A simple integration of (3.38) gives

$$ \mathcal{K}(t)\geq \mathcal{K}(0)e^{(\lambda t)}\quad \text{for any }t>0. $$

(3.39)

From (3.21) and (3.33), then

$$ \mathcal{K}(t)\leq \frac{c_{1}}{2(p+2)}\bigl[ \Vert u \Vert _{2(p+2)}^{2(p+2)}+ \Vert v \Vert _{2(p+2)}^{2(p+2)} \bigr]. $$

(3.40)

By (3.39) and (3.40) we have

$$ \Vert u \Vert _{2(p+2)}^{2(p+2)}+ \Vert v \Vert _{2(p+2)}^{2(p+2)}\geq Ce^{( \lambda t)},\quad \forall t>0. $$

Therefore, we conclude that the solution grows exponentially.
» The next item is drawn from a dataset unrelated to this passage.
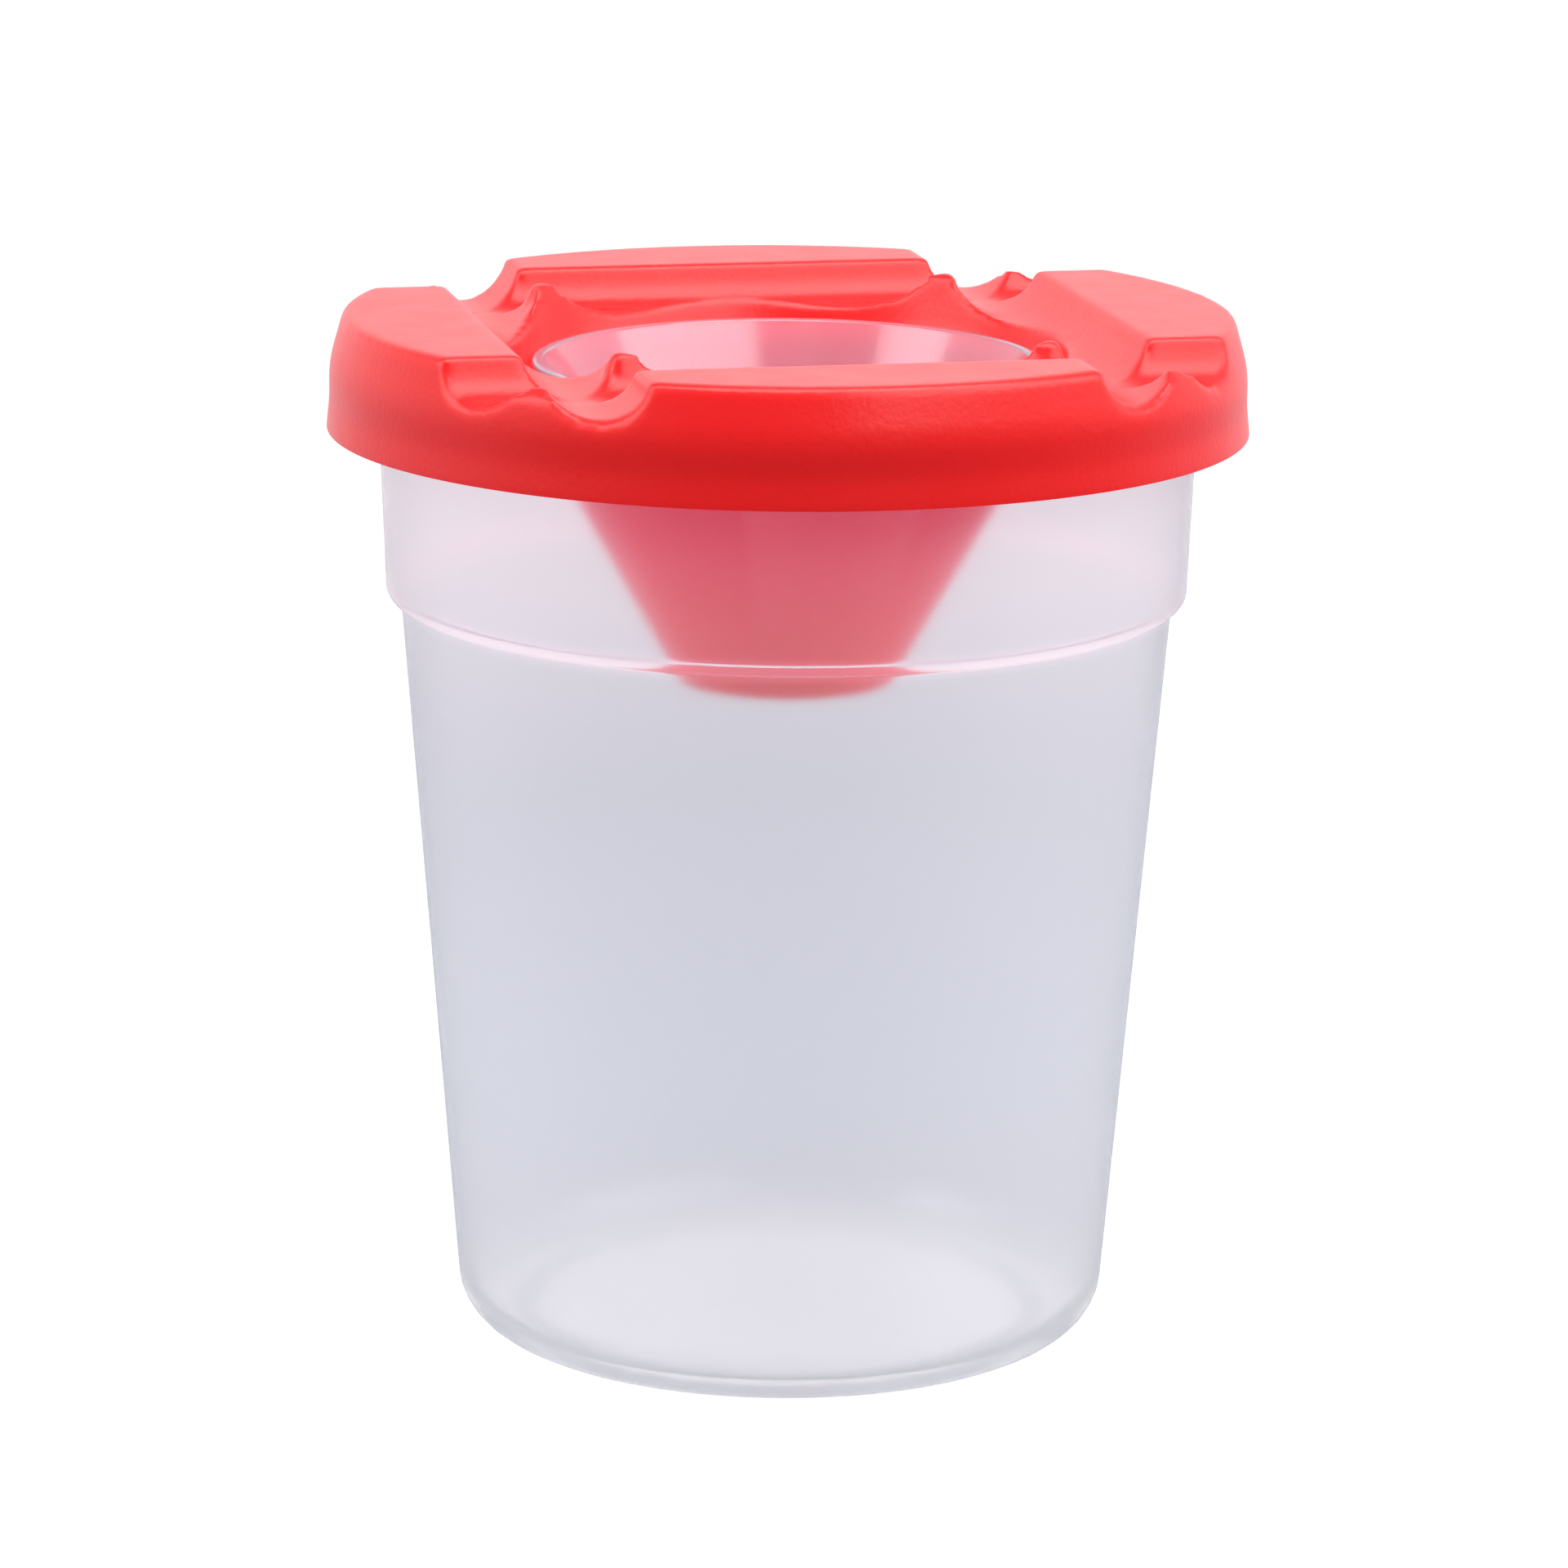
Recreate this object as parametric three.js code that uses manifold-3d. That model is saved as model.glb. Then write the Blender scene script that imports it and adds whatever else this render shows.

This completes the proof. □

4 Conclusion

In this work, the growth of solutions for a coupled nonlinear Klein–Gordon system with strong damping, source, and distributed delay terms was studied. Next, motivated by last works in [1, 3, 5, 8–10, 13–15, 20, 21, 24–27, 31], and [16], we obtained the growth and blow-up for the studied problem (1.1) by constructing a type of cross-constrained variational problem and establishing so-called cross-invariant manifolds of the evolution flow. Then, the result of how small the initial data for which the solution exists globally was proved by using the scaling argument.